The world was shocked by TV images last week of striking South African miners being mowed down by police gunfire. But the truth behind the massacre is even more shocking.

 

The slaughter was not a tragic error of judgement. It was deliberate. The state forces were not protecting themselves from armed workers. They were executing a premeditated plan. And the striking miners were not charging at the police when they were shot down. They had already been surrounded and were running away from police firing behind them.

 

This is the picture that emerges from eyewitness testimony and examinations of the site by a team of Johannesburg-based researchers. One of the strike leaders said, “We were being shot at as if we were criminals. But we never stole from anyone. All we wanted was our right to a better life and better working conditions.”

 

Another strike leader describes a meeting with police before the massacre took place. “In our discussions they said they were sent by the government and had been given full rights to kill.”

 

Peter Alexander and the rest of the research team have written exclusively for Socialist Worker. The evidence they present has not yet appeared in the mainstream media.

 

Peter said the team’s investigation shows “that strikers were surrounded by heavily armed police and soldiers, and were killed while fleeing from gunfire”.

 

 

 

Thapelo Lekgowa, Botsang Mmope and Peter Alexander investigate the scene of the killing

 

Strikers were surrounded by heavily armed police and soldiers, and killed while fleeing from gunfire.

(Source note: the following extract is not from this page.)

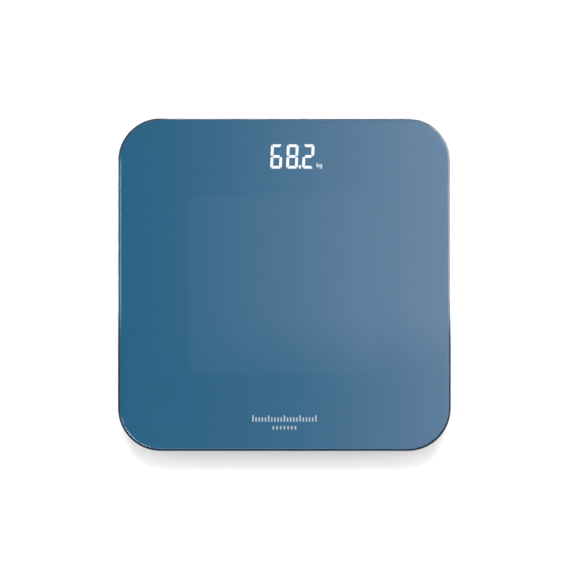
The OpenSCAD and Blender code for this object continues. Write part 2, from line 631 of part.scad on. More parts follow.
module foot_pad(i) {
    color([0.1, 0.1, 0.11]) translate([corner(i)[0], corner(i)[1], 0]) difference() {
        union() {
            translate([0, 0, 0.5]) cylinder(r = pad_r, h = pad_t - 0.5);
            cylinder(r1 = pad_r - 0.5, r2 = pad_r, h = 0.5);
        }
        // Grip grooves
        for (r = [6, 11]) translate([0, 0, -1]) difference() { cylinder(r = r + 0.6, h = 1.6); cylinder(r = r - 0.6, h = 1.6); }
    }
}

module foot_retainer(i) {
    color([0.2, 0.21, 0.23]) at_corner(i) difference() {
        union() {
            translate([0, 0, 3.8]) cylinder(r = ret_r, h = z_base - 3.8);
            translate([0, 0, 3.4]) cylinder(r1 = ret_r - 0.4, r2 = ret_r, h = 0.4);
            translate([0, 0, z_base - 0.5]) cylinder(r = cup_bore - 0.3, h = z_floor - 0.2 - z_base + 0.5);
        }
        translate([0, 0, 0]) cylinder(r = foot_r + 0.5, h = 12);
        for (a = [90, 210, 330]) rotate([0, 0, a]) translate([27, 0, 0]) {
            translate([0, 0, 3]) cylinder(r = 1.25, h = 6);
            translate([0, 0, 3.4]) cylinder(r1 = 2.3, r2 = 1.15, h = 1.15);
        }
    }
}
module retainer_screws() {
    color([0.62, 0.63, 0.65]) for (i = [0 : 3]) at_corner(i)
        for (a = [90, 210, 330]) rotate([0, 0, a]) translate([27, 0, 0]) csk_screw(3.4, 1.1, 2.2, 8);
}

module gauge_lead(i) {
    color([0.85, 0.85, 0.83]) lead(route(i));
}

glass_platform();
printed_film();
printed_mark();
display_window();
platform_adhesive();
base_housing();
battery_door();
battery_cell(0);  // battery_cell_1
battery_cell(1);  // battery_cell_2
battery_cell(2);  // battery_cell_3
battery_contact_plates();
battery_springs();
battery_lead_positive();
battery_lead_negative();
main_board();
solder_joints();
board_screws();
display_module();
display_pins();
display_segments_lit();
display_segments_unlit();
display_gasket();
controller_chip();
converter_chip();
board_passives();
filter_capacitor();
unit_switch();
switch_plunger();
unit_button();
strain_gauges();
gauge_sealant();
load_cell_screws();
retainer_screws();
rating_label();
for (i = [0 : 3]) {
    load_cell(i);
    foot_cup(i);
    foot_pad(i);
    foot_retainer(i);
    gauge_lead(i);
}
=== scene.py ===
import bpy
import bmesh
import math
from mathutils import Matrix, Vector


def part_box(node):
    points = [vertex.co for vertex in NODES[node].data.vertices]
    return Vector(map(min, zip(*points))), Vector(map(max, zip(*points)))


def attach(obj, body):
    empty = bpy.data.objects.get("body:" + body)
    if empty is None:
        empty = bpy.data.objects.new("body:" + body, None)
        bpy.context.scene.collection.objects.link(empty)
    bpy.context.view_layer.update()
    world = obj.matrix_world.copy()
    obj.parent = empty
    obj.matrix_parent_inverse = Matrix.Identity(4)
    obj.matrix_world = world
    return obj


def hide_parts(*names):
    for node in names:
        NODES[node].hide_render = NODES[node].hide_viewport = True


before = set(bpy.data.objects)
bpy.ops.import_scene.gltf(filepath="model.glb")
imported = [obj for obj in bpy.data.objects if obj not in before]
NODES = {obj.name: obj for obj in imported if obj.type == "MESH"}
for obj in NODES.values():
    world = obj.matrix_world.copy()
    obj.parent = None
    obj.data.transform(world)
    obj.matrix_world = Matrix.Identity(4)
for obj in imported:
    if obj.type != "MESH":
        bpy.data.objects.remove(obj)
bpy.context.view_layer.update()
scene = bpy.context.scene

MM = 0.001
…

The state forces were not “protecting themselves”. They participated in well-organised, premeditated slaughter.

 

We interviewed surviving miners and looked at physical evidence on the site of the massacre. What we found is even more shocking than the story presented in the media, even here in South Africa. Follow numbered events on the map above.

 

1: On the day of the killing about 3,000 striking miners were gathered on and just below the “mountain” (actually a small hill). Joseph Mathunjwa, president of their union, the AMCU, came and pleaded with them to leave to avoid a police attack. The miners refused.

 

2: Within 15 minutes of Mathunjwa leaving, the police and army laid razor wire, separating the strikers from the Enkanini informal settlement, where many of them live. Casspirs (armoured cars), horses and water cannon moved up to encircle the workers.

 

3: Some workers walked down to the razor wire to see if they could still get out through a gap. Witnesses say police near the “small koppie” (hillock) opened fire on them, probably with rubber bullets.

 

Some workers fled through a five metre gap in the razor wire. They were met with a barrage of live fire from the police and many died. Images of this shooting were broadcast around the world.

 

4: Terrified strikers scattered in all directions, with a large number heading for cover by a koppie about 300 metres in the opposite direction from the wire. This “killing koppie” is where the largest number of strikers died.

 

No cameras recorded this slaughter. But evidence remained on Monday, four days after the massacre. There are remnants of pools of blood. Police markers show where corpses were removed. We found markers labelled with letters up to ‘J’.

 

5-8: Other strikers were killed as they fled across the fields. Some examples are marked on the map. Shots were fired from helicopters and some workers, heading for hillock, were crushed by Casspirs.

 

By Monday the whole area had been swept clean of rubber bullets, bullet casings and tear-gas canisters. We also saw patches of burned grass, which local workers claim are the remains of police fires used to obscure evidence of deaths.